I have this little lemma to prove for a result concerning a linear operator I have.
If a function $f:\mathbb{R}\rightarrow \mathbb{R}$ is continuous everywhere except possibly at $x=0$. If also it is bounded on any interval $(-\infty,-a)$ or $(a,\infty)$ for $a>0$ and its $L^p(\mathbb{R})$ norm exists for all $p>1$. Then $f$ is bounded on $\mathbb{R}$ with possibly a finite jump-discontinuity at $x=0$.
My argument is a little heuristic and I am not sure how to prove this formally.
On
In general it is false. Actually what you probably know is that a function $ f $ is in $ L^p $ for any $ p $ and $ \|f\|_p \leq C $ that does not depend on $ p $ then $ f \in L^{\infty} $. The issue in your Lemma is that $ \|f\|_p $ can explode as $ p $ goes to $ \infty $.
Let me show you a counterexample. Forgot for one second continuity which cannot help you. Consider the function
$$ f = \begin{cases} n \quad & \text{ in } \left[\frac{1}{2^{n}}, \frac{1}{2^{n+1}} \right] \\ 0 \quad & \text{ in } [-\infty,0]\cup [1, +\infty ] \end{cases}.$$
It holds
$$ \|f\|_{L^p}^p = \sum_{n} \frac{n^p}{2^n} < \infty. $$
I showed you an example of $ f $ satisfying the hypothesis of the lemma that goes to $ \infty $ as $ x $ tends to zero from the right.
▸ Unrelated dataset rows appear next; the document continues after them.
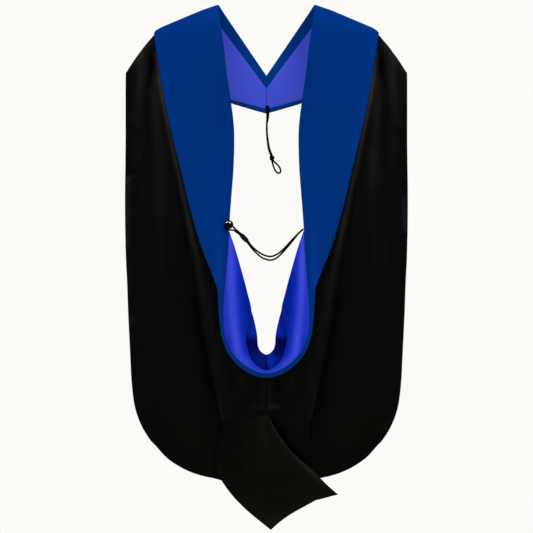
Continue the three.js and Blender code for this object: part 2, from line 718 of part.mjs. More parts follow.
addPair('cape', capePanel(), finishes.black);
addPair('cape_lining', capeLining(), finishes.lining);
addPair('cowl', cowlPanel(), finishes.black);
add('cowl_tail', tailPanel(), finishes.black);
addPair('velvet_band', velvetBand(), finishes.velvet);
addPair('neck_facing', foldedStrip(ridgeRow + 3, 0, 1), finishes.velvet);
addPair('band_lining', foldedStrip(lipFirstRow - 3, 1, lastStation - 1), finishes.satin);
addPair('neck_hem', foldedStrip(ridgeRow + 3, lastStation - 1, lastStation), finishes.velvet);
add('cowl_lining', cowlLining(), finishes.satin);
add('cowl_lining_inner', cowlUnderLining(), finishes.satin);

const button = add('button', ballButton(), finishes.button);
button.position.copy(onForm(buttonSpot.x, buttonSpot.drop, buttonFace));
const buttonAxis = formNormal(buttonSpot.x, buttonSpot.drop);
buttonAxis.applyAxisAngle(new THREE.Vector3(0, 0, 1), buttonLean);
button.quaternion.setFromUnitVectors(new THREE.Vector3(0, 1, 0), buttonAxis);

add('back_cord', cordTube(backCordRoute, 66), finishes.cord);
const slide = add('cord_slide', cordSlide(), finishes.cord);
slide.position.set(...slideCentre);
slide.up.set(0, 1, 0);
slide.lookAt(...slideTarget);

add('front_loop_strand_left', cordTube(loopStrandLeft, 16), finishes.cord);
add('front_loop_strand_right', cordTube(loopStrandRight, 16), finishes.cord);
add('front_loop_end', cordTube(loopEnd, 12), finishes.cord);
add('front_loop_knot', cordKnot(), finishes.cord).position.set(...knotCentre);

export default hood;
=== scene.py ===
"""A doctoral academic hood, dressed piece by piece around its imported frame."""

import logging
import math
from dataclasses import dataclass
from enum import Enum
from typing import Callable, NamedTuple, Sequence

import bmesh
import bpy
import numpy as np
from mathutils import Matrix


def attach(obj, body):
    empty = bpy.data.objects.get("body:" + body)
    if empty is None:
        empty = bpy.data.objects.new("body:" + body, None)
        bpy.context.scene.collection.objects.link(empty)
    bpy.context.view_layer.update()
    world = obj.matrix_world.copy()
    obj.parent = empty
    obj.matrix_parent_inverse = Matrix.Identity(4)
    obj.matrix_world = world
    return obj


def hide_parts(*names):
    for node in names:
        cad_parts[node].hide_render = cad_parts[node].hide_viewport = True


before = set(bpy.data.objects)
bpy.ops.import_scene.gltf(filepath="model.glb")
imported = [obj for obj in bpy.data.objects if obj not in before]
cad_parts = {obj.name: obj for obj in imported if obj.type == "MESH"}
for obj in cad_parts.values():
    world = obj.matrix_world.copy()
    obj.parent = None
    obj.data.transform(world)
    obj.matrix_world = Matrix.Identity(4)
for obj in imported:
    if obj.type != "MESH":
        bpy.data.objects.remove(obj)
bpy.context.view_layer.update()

MM = 0.001
BLACK_GLOSS = 0.0006
BLACK_FLOOR = 0.00003
LOG = logging.getLogger("hood")
Grid = np.ndarray


class Side(Enum):
    """Which half of the hood a piece belongs to, seen from behind."""

    LEFT = "left"
    RIGHT = "right"
    BOTH = "both"


class Cloth(Enum):
    """The record's material slots for woven pieces."""

    CAPE = "cape_cloth"
    COWL = "cowl_cloth"
    LINING = "cape_lining"
    VELVET = "velvet"
    SATIN = "satin"


def mix(a: Grid | float, b: Grid | float, share: Grid | float) -> Grid | float:
    """Value a share of the way from a to b."""
    return a + (b - a) * share


def unit(vectors: Grid) -> Grid:
    """Vectors of length 1 along the last axis."""
    return vectors / np.linalg.norm(vectors, axis=-1, keepdims=True)


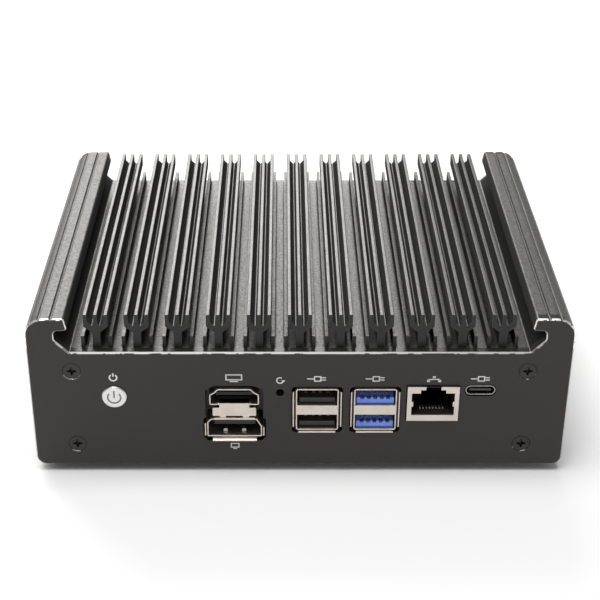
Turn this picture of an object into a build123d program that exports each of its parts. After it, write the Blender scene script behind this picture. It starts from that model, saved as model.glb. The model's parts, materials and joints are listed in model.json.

To make an example of continuous function let notice that $ f/2 $ satisfy the same property. Moreover due to the fact that
$$ \frac{n+1}{2} < n $$
there exists a continuous function $ g $ such that $ f/2 < g < f $. The function $ g $ is then the counterexample for your lemma.
Counterexamples:
$f(x) = \dfrac{\ln |x|}{1+x^2}.$ This is unbounded in any neighborhood of $0.$
$f(x) = \dfrac{\sin(1/x)}{1+x^2}.$ This one is bounded, but the discontinuity at $0$ is not a jump discontinuity, no matter how $f(0)$ is defined.